La riconciliazione nazionale, avviata dopo l’intervento armato saudita e del Kuwait nel 201, a sostegno delle forze di sicurezza del Bahrain, per spazzare via la protesta di Piazza della Perla a Manama, non ha prodotto alcun risultato. L’opposizione moderata, rappresentata dal principale partito sciita, al Wefaq, sì è ritrovata imbrigliata nella rete del finto “dialogo” mentre le forze di sicurezza hanno continuato ad arrestare gli attivisti politici e dei diritti umani, poi condannati al carcere, talvolta solo per un tweet – come Nabeel Rajab -, da giudici decisi a servire bene solo gli interessi di re Hamad.
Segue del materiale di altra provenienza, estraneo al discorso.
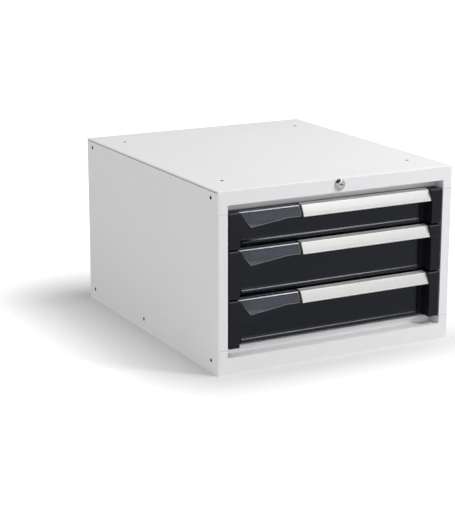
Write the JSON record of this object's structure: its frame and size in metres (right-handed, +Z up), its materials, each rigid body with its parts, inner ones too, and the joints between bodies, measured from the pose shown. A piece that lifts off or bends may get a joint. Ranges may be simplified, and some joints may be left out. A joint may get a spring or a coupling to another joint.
{
  "type": "drawer cabinet",
  "caption": "Lockable steel drawer cabinet for a bench, with recessed dark fronts, sloped aluminium grips, label covers and full-extension ball-bearing slides.",
  "frame": {"origin": "on the floor, in the middle of the bounding box seen from above", "axes": "+Z up, the drawer fronts face -Y, +X to the right seen from the front"},
  "size_m": [0.5, 0.5878, 0.34],
  "materials": {
    "casing": "fine-textured powder coat, light grey-white",
    "front": "dark anthracite satin paint",
    "cap": "anthracite moulded plastic, satin",
    "grip": "satin anodised",
    "smoke": "smoked clear plastic, gloss",
    "card": "plain grey card",
    "slide": "zinc-plated steel",
    "ball": "bright steel",
    "chrome": "polished chrome",
    "screw": "zinc-plated steel"
  },
  "bodies": {
    "cabinet": {"top_panel": "casing", "side_panel_left": "casing", "side_panel_right": "casing", "bottom_panel": "casing", "back_panel": "casing", "inner_top_rail": "casing", "inner_bottom_rail": "casing", "uprights": "slide", "casing_screws": "screw", "slide_screws": "screw", "lock_housing": "chrome", "lock_nut": "slide", "rod_brackets": "slide", "bar_guides": "slide", "cabinet_rails_1": "slide", "cabinet_rails_2": "slide", "cabinet_rails_3": "slide"},
    "lock_rotor": {"lock_plug": "chrome", "lock_rod": "slide", "lock_crank": "slide"},
    "lock_slider": {"lock_bar": "slide"},
    "drawer_1": {"tray_1": "casing", "drawer_rails_1": "slide", "front_panel_1": "front", "end_cap_left_1": "cap", "end_cap_right_1": "cap", "handle_1": "grip", "label_cover_1": "smoke", "label_card_1": "card", "front_screws_1": "screw", "lock_catch_1": "slide"},
    "middle_slide_1": {"middle_rails_1": "slide"},
    "outer_cage_1": {"outer_cages_1": "ball"},
    "inner_cage_1": {"inner_cages_1": "ball"},
    "drawer_2": {"tray_2": "casing", "drawer_rails_2": "slide", "front_panel_2": "front", "end_cap_left_2": "cap", "end_cap_right_2": "cap", "handle_2": "grip", "label_cover_2": "smoke", "label_card_2": "card", "front_screws_2": "screw", "lock_catch_2": "slide"},
    "middle_slide_2": {"middle_rails_2": "slide"},
    "outer_cage_2": {"outer_cages_2": "ball"},
    "inner_cage_2": {"inner_cages_2": "ball"},
    "drawer_3": {"tray_3": "casing", "drawer_rails_3": "slide", "front_panel_3": "front", "end_cap_left_3": "cap", "end_cap_right_3": "cap", "handle_3": "grip", "label_cover_3": "smoke", "label_card_3": "card", "front_screws_3": "screw", "lock_catch_3": "slide"},
    "middle_slide_3": {"middle_rails_3": "slide"},
    "outer_cage_3": {"outer_cages_3": "ball"},
    "inner_cage_3": {"inner_cages_3": "ball"}
  },
  "joints": [
    {"name": "drawer_1_slide", "type": "slide", "parent": "cabinet", "child": "drawer_1", "axis": [0, -1, 0], "range_m": [0, 0.5]},
    {"name": "middle_slide_1_run", "type": "slide", "parent": "cabinet", "child": "middle_slide_1", "axis": [0, -1, 0], "range_m": [0, 0.25]},
    {"name": "outer_cage_1_run", "type": "slide", "parent": "cabinet", "child": "outer_cage_1", "axis": [0, -1, 0], "range_m": [0, 0.125]},
    {"name": "inner_cage_1_run", "type": "slide", "parent": "cabinet", "child": "inner_cage_1", "axis": [0, -1, 0], "range_m": [0, 0.375]},
    {"name": "drawer_2_slide", "type": "slide", "parent": "cabinet", "child": "drawer_2", "axis": [0, -1, 0], "range_m": [0, 0.5]},
    {"name": "middle_slide_2_run", "type": "slide", "parent": "cabinet", "child": "middle_slide_2", "axis": [0, -1, 0], "range_m": [0, 0.25]},
    {"name": "outer_cage_2_run", "type": "slide", "parent": "cabinet", "child": "outer_cage_2", "axis": [0, -1, 0], "range_m": [0, 0.125]},
    {"name": "inner_cage_2_run", "type": "slide", "parent": "cabinet", "child": "inner_cage_2", "axis": [0, -1, 0], "range_m": [0, 0.375]},
    {"name": "drawer_3_slide", "type": "slide", "parent": "cabinet", "child": "drawer_3", "axis": [0, -1, 0], "range_m": [0, 0.5]},
    {"name": "middle_slide_3_run", "type": "slide", "parent": "cabinet", "child": "middle_slide_3", "axis": [0, -1, 0], "range_m": [0, 0.25]},
    {"name": "outer_cage_3_run", "type": "slide", "parent": "cabinet", "child": "outer_cage_3", "axis": [0, -1, 0], "range_m": [0, 0.125]},
    {"name": "inner_cage_3_run", "type": "slide", "parent": "cabinet", "child": "inner_cage_3", "axis": [0, -1, 0], "range_m": [0, 0.375]},
    {"name": "lock_bar_drop", "type": "slide", "parent": "cabinet", "child": "lock_slider", "axis": [0, 0, -1], "range_m": [0, 0.0085]},
    {"name": "lock_turn", "type": "hinge", "parent": "cabinet", "child": "lock_rotor", "pos_m": [0, -0.2879, 0.3275], "axis": [0, 1, 0], "range_deg": [0, 90]}
  ],
  "couplings": [
    {"joint": "middle_slide_1_run", "follows": "drawer_1_slide", "ratio": 0.5},
    {"joint": "outer_cage_1_run", "follows": "drawer_1_slide", "ratio": 0.25},
    {"joint": "inner_cage_1_run", "follows": "drawer_1_slide", "ratio": 0.75},
    {"joint": "middle_slide_2_run", "follows": "drawer_2_slide", "ratio": 0.5},
    {"joint": "outer_cage_2_run", "follows": "drawer_2_slide", "ratio": 0.25},
    {"joint": "inner_cage_2_run", "follows": "drawer_2_slide", "ratio": 0.75},
    {"joint": "middle_slide_3_run", "follows": "drawer_3_slide", "ratio": 0.5},
    {"joint": "outer_cage_3_run", "follows": "drawer_3_slide", "ratio": 0.25},
    {"joint": "inner_cage_3_run", "follows": "drawer_3_slide", "ratio": 0.75},
    {"joint": "lock_turn", "follows": "lock_bar_drop", "rad_per_m": 184.79}
  ]
}
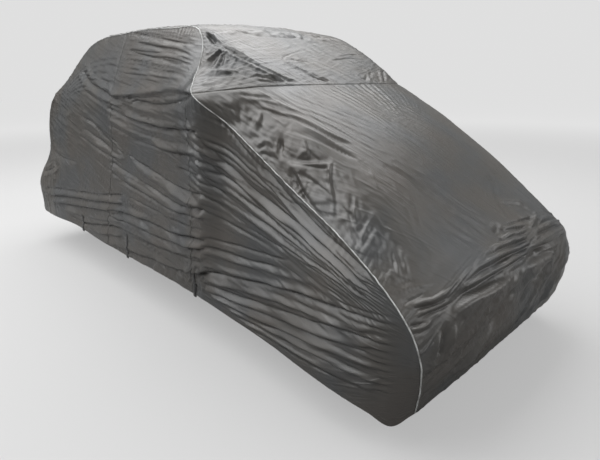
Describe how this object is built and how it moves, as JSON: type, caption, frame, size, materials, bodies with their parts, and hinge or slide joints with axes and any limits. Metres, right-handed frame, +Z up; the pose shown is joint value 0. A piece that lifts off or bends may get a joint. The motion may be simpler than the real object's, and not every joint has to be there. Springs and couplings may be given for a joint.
{
  "type": "utility terrain vehicle cover",
  "caption": "Fitted, hem-length cloth cover for a long utility terrain vehicle, hollow and open below, with light piping in its side seams and webbing straps on its hem.",
  "frame": {"origin": "point just under the middle of the roof cloth, where what is covered holds the cover up", "axes": "+Y towards the rear, -Y towards the front, +X towards the cover's left-hand side, +Z up"},
  "size_m": [1.8346, 4.53, 1.7582],
  "materials": {
    "cloth": "coated polyester, satin sheen, charcoal",
    "piping": "light grey reflective cord",
    "webbing": "black woven webbing"
  },
  "bodies": {
    "root": {"hood_panel": "cloth", "roof_panel": "cloth", "rear_panel": "cloth", "right_front_side": "cloth", "right_middle_side": "cloth", "right_rear_side": "cloth", "left_front_side": "cloth", "left_middle_side": "cloth", "left_rear_side": "cloth", "right_piping": "piping", "left_piping": "piping", "right_strap_front": "webbing", "right_strap_middle": "webbing", "right_strap_rear": "webbing", "left_strap_front": "webbing", "left_strap_middle": "webbing", "left_strap_rear": "webbing"}
  },
  "joints": []
}
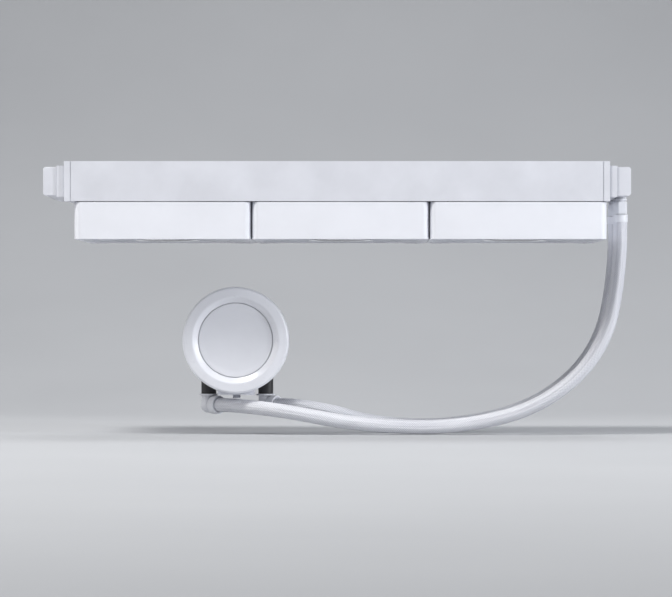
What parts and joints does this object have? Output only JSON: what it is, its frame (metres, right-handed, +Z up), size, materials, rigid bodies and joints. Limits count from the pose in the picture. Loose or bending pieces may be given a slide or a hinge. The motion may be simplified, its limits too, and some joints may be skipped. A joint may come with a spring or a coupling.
{
  "type": "liquid cooling radiator",
  "caption": "Closed-loop liquid cooler: flat finned radiator with side rails, square fans below it and sleeved hoses curving to a round pump head.",
  "frame": {"origin": "centre of the radiator's top face, in the middle of the middle fan's four case screw holes", "axes": "+X along the radiator towards the hose ports, +Y away from the pump head's face and towards the board it cools, +Z up, out of the face that bolts to the case"},
  "size_m": [0.3988, 0.1231, 0.1853],
  "materials": {
    "white_paint": "satin powder coat",
    "fin_paint": "thin satin paint on folded fins",
    "white_plastic": "fine moulded texture",
    "blade_plastic": "satin translucent white",
    "cap_plastic": "satin painted plastic",
    "disc_plastic": "satin disc",
    "fitting_paint": "painted fitting",
    "sleeve_braid": "woven nylon braid",
    "hose_rubber": "smooth rubber hose",
    "seal_rubber": "O-ring rubber",
    "pad_rubber": "soft pad",
    "black_plastic": "moulded black",
    "badge": "glossy black",
    "trim_chrome": "polished ring",
    "screw_steel": "zinc-plated steel",
    "shaft_steel": "ground steel",
    "shaft_ceramic": "polished ceramic",
    "bearing_bronze": "sintered bronze",
    "magnet": "bonded ferrite magnet",
    "stator_steel": "laminated core",
    "board": "circuit board",
    "copper": "machined copper",
    "rotor_plastic": "moulded rotor"
  },
  "bodies": {
    "radiator": {"rail_front": "white_paint", "rail_rear": "white_paint", "port_tank": "white_paint", "return_tank": "white_paint", "port_tray": "white_paint", "return_tray": "white_paint", "coolant_tubes": "fin_paint", "cooling_fins": "fin_paint", "fill_plug": "screw_steel", "port_fitting_front": "fitting_paint", "port_fitting_rear": "fitting_paint", "port_ferrule_front": "fitting_paint", "port_ferrule_rear": "fitting_paint", "hose_front": "hose_rubber", "hose_rear": "hose_rubber", "sleeve_front": "sleeve_braid", "sleeve_rear": "sleeve_braid", "fan_frame_1": "white_plastic", "fan_frame_2": "white_plastic", "fan_frame_3": "white_plastic", "fan_stators": "stator_steel", "fan_bearings": "bearing_bronze", "fan_boards": "board", "fan_pads": "pad_rubber", "fan_screws": "screw_steel", "fan_leads": "white_plastic"},
    "pump_head": {"cold_plate": "copper", "plate_screws": "screw_steel", "base_gasket": "seal_rubber", "jet_plate": "rotor_plastic", "pump_housing": "black_plastic", "pump_stator": "stator_steel", "pump_board": "board", "pump_shaft": "shaft_ceramic", "cap_shell": "cap_plastic", "bezel_ring": "cap_plastic", "face_disc": "disc_plastic"},
    "pump_rotor_body": {"pump_rotor": "rotor_plastic"},
    "elbow_front_body": {"elbow_front": "fitting_paint", "elbow_seal_front": "seal_rubber", "elbow_ferrule_front": "fitting_paint"},
    "elbow_rear_body": {"elbow_rear": "fitting_paint", "elbow_seal_rear": "seal_rubber", "elbow_ferrule_rear": "fitting_paint"},
    "fan_rotor_1": {"impeller_1": "blade_plastic", "hub_ring_1": "trim_chrome", "hub_dome_1": "badge", "rotor_magnet_1": "magnet", "rotor_shaft_1": "shaft_steel"},
    "fan_rotor_2": {"impeller_2": "blade_plastic", "hub_ring_2": "trim_chrome", "hub_dome_2": "badge", "rotor_magnet_2": "magnet", "rotor_shaft_2": "shaft_steel"},
    "fan_rotor_3": {"impeller_3": "blade_plastic", "hub_ring_3": "trim_chrome", "hub_dome_3": "badge", "rotor_magnet_3": "magnet", "rotor_shaft_3": "shaft_steel"}
  },
  "joints": [
    {"name": "fan_1_spin", "type": "hinge", "parent": "radiator", "child": "fan_rotor_1", "pos_m": [-0.12, 0, -0.0275], "axis": [0, 0, 1], "continuous": true},
    {"name": "fan_2_spin", "type": "hinge", "parent": "radiator", "child": "fan_rotor_2", "pos_m": [0, 0, -0.0275], "axis": [0, 0, 1], "continuous": true},
    {"name": "fan_3_spin", "type": "hinge", "parent": "radiator", "child": "fan_rotor_3", "pos_m": [0.12, 0, -0.0275], "axis": [0, 0, 1], "continuous": true},
    {"name": "pump_reach", "type": "slide", "parent": "radiator", "child": "pump_head", "axis": [0, -1, 0], "range_m": [0, 0.03], "stiffness_N_per_m": 20, "deforming": ["hose_front", "hose_rear", "sleeve_front", "sleeve_rear"]},
    {"name": "pump_rotor_spin", "type": "hinge", "parent": "pump_head", "child": "pump_rotor_body", "pos_m": [-0.0723, 0.013, -0.121], "axis": [0, 1, 0], "continuous": true},
    {"name": "elbow_front_swivel", "type": "hinge", "parent": "pump_head", "child": "elbow_front_body", "pos_m": [-0.0921, 0.013, -0.166], "axis": [0, 0, 1], "range_deg": [-12, 12]},
    {"name": "elbow_rear_swivel", "type": "hinge", "parent": "pump_head", "child": "elbow_rear_body", "pos_m": [-0.0525, 0.013, -0.166], "axis": [0, 0, 1], "range_deg": [-12, 12]}
  ]
}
Uno degli ultimi casi è quello di Ibtisam Al Saegh e di una decina di donne finite in manette per aver promosso una campagna referendaria. Non ha sorpreso perciò che lo scorso 28 ottobre, dopo tre anni di manovre dietro le quinte, proclami vuoti e negoziati inutili, sia arrivata anche la sospensione per tre mesi, quindi durante le elezioni, delle attività del Wefaq che pure ha sempre rappresentato la parte più moderata, più disponibile al dialogo della maggioranza sciita della popolazione. Nei giorni scorsi centinaia di giovani hanno sfidato la polizia e i servizi di sicurezza per esortare la popolazione al boicottaggio delle elezioni. A nulla sono servite le minacce giunte dalle autorità che non hanno mancato di accusare di nuovo Tehran di fomentare la proteste sciite in Bahrain e in tutto il Golfo. Un nuovo intervento militare saudita non è da escludere se re Hamad dovesse ritenersi di nuovo in pericolo, sotto l’egida di quello “Scudo del Golfo”, l’esercito di pronto intervento di tutte le monarchie sunnite.

 

Dopo le elezioni non cambierà nulla, tutto rimarrà come prima. Con la monarchia ad esercitare poteri assoluti e la maggioranza sciita tenuta ai margini. «Ma questa non è la battaglia degli sciiti è la lotta di tutti i bahraniti che credono nel diritto, nell’uguaglianza, non dimentichiamo che ci sono non pochi sunniti tra coloro che si battono per il cambiamento», spiega la giornalista e attivista Reem Khalifa. Tuttavia la minoranza sunnita ha sistematicamentesostenuto re Hamad e i rapporti tra le due comunità, già difficili, si sono ulteriormente lacerati negli ultimi anni. Senza dimenticare che tra gli sciiti più giovani è forte la delusione per la mancanza di qualsiasi risultato al tavolo delle trattative al quale si è seduta l’opposizione moderata. E tra di essi si diffonde l’idea che non sia possibile affrontare la via del cambiamento solo con metodi pacifici.

 

Re Hamad aveva cambiato la Costituzione nel 2002 lasciando intendere che sarebbe andato avanti sulla strada delle riforme. 12 anni dopo il parlamento continua ad essere senza poteri reali. Resta in piedi il sistema politico costruito per garantire il dominio dell’esecutivo e dove il re nomina tutti i ministri, per la maggior parte membri della sua famiglia. Lo scorso settembre il principe ereditario Salman aveva annunciato un “quadro di dialogo” che definisce cinque settori da riformare da discutere ma non ha fornito garanzie sui poteri futuri dell’assemblea. Di fronte al no delle opposizioni è scattata la repressione anche nei confronti di esponenti del Wefaq e altri partiti moderati che sono andati ad aggiungersi alle migliaia di prigionieri politici in un paese che conta meno di un milione di abitanti.